As was the case in both the UAE and Thai matches, Japan barraged the Iraq goal over the final few minutes of play, but to no avail. With Iraq feigning injury and wasting every possible second of time, it looked like the Samurai Blue were headed for yet another disappointing result. But three minutes deep into injury time, Maya Yoshida -- pressed forward as an additional attacker -- won a free kick just inches from the corner flag. The kick was headed clear, but it fell to Hotaru Yamaguchi at the top of the penalty arc, and he volleyed it through the crowd of bodies. As the back of the net bulged out, the crowd exploded in celebration -- a roar that contained as much relief as exhilaration.
This is hardly the first time that the Samurai Blue have scored a late winner in crucial World Cup qualification, so it is probably premature to start comparing Yamaguchi's strike to any other historical milestones.
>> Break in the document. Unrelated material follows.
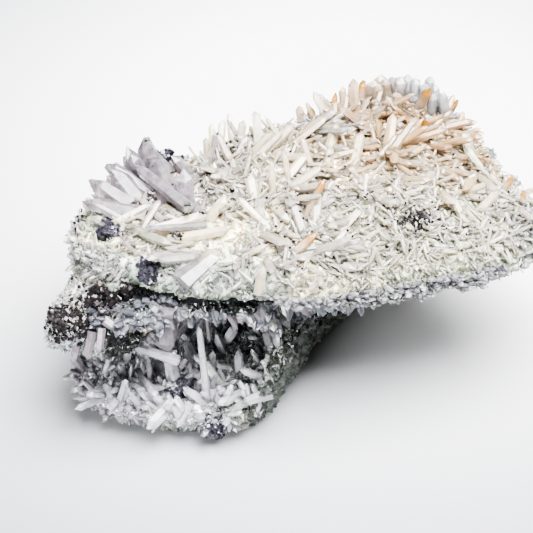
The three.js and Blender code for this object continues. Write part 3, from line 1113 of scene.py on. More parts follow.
@dataclass
class Crust:
    """A crust of fine quartz that coats a part of the rock.

    Attributes:
        plan: The plan's place in the frame.
        name: The piece's name.
        thickness: How far it stands above the rock, in millimetres.
        lumps: Height of its lumps.
        region: Tells which places of the rock's skin it coats.
        tint: Gives its colour at each place.
        seed: Shifts its noise.
        box: The specimen's lowest and highest corners in the plan.
        rim: Its thickness at the plate's rim, where it has one.
        ores: Middles and radii of the ore clusters, which it leaves free.
    """

    plan: Plan
    name: str
    thickness: float
    lumps: float
    region: Callable[[Array, Array], Array]
    tint: Callable[[Array], Array]
    seed: float
    box: tuple[Array, Array]
    rim: Optional[float] = None
    ores: Sequence[tuple[Array, float]] = ()

    def build(self, rock: bpy.types.Object, rock_tree: BVHTree) -> bpy.types.Object:
        """Builds the crust on the rock.

        Args:
            rock: The broken rock.
            rock_tree: The frame's rock.

        Returns:
            The crust.
        """
        mesh = rock.data.copy()
        mesh.name = self.name
        coats = self.region(*surface(mesh, self.plan))
        shape = bmesh.new()
        shape.from_mesh(mesh)
        away = [v for v, keep in zip(shape.verts, coats) if not keep]
        bmesh.ops.delete(shape, geom=away, context="VERTS")
        edge = np.array([v.is_boundary for v in shape.verts])
        shape.to_mesh(mesh)
        shape.free()
        spots, outward = surface(mesh, self.plan)
        rise = np.full(len(spots), self.thickness)
        if self.rim is not None:
            thin = 1 - smoothstep(inland(spots, self.plan, rock_tree), 0.45, 1.0)
            rise += thin * (self.rim - self.thickness)
        rise += self.lumps * noise_field(spots, 3.2, self.seed, 3)
        rise += 0.9 * self.lumps * (lumps_field(spots, 2.3, self.seed + 1) - 0.5)
        for middle, radius in self.ores:
            off = np.linalg.norm((spots - middle)[:, :2], axis=1) / radius
            rise *= 1 - 0.85 * np.exp(-(off**4))
        rise = np.where(edge, CRUST_EDGE, np.maximum(rise, 0.2))
        spots = np.clip(spots + outward * rise[:, None], *self.box)
        mesh.vertices.foreach_set("co", self.plan.to_frame(spots).ravel())
        mesh.attributes.remove(mesh.attributes["tint"])
        paint(mesh, self.tint(spots))
        mesh.materials.clear()
        mesh.materials.append(SUGAR.material())
        piece = add_object(self.name, mesh)
        shell = piece.modifiers.new("body", "SOLIDIFY")
        shell.thickness = (self.thickness + CRUST_ROOT) * MM
        shell.offset = -1
        return baked(piece)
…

Nevertheless, the palpable sense of relief, renewed optimism and self-confidence that wafted through the muggy evening air in Saitama, after the final whistle, suggests that this could be a very important turning point in the fortunes of Halilu Japan. There were plenty of reasons to be disappointed in some of the performances -- particularly those of key players like Honda and Okazaki. Nevertheless, with a vital three points under their belt and an important trip to Australia ahead of them, the Samurai Blue finally seem to be moving in a positive direction. It will be interesting to see if the momentum created by this last-minute victory will carry through to the important clash in Melbourne, next Tuesday.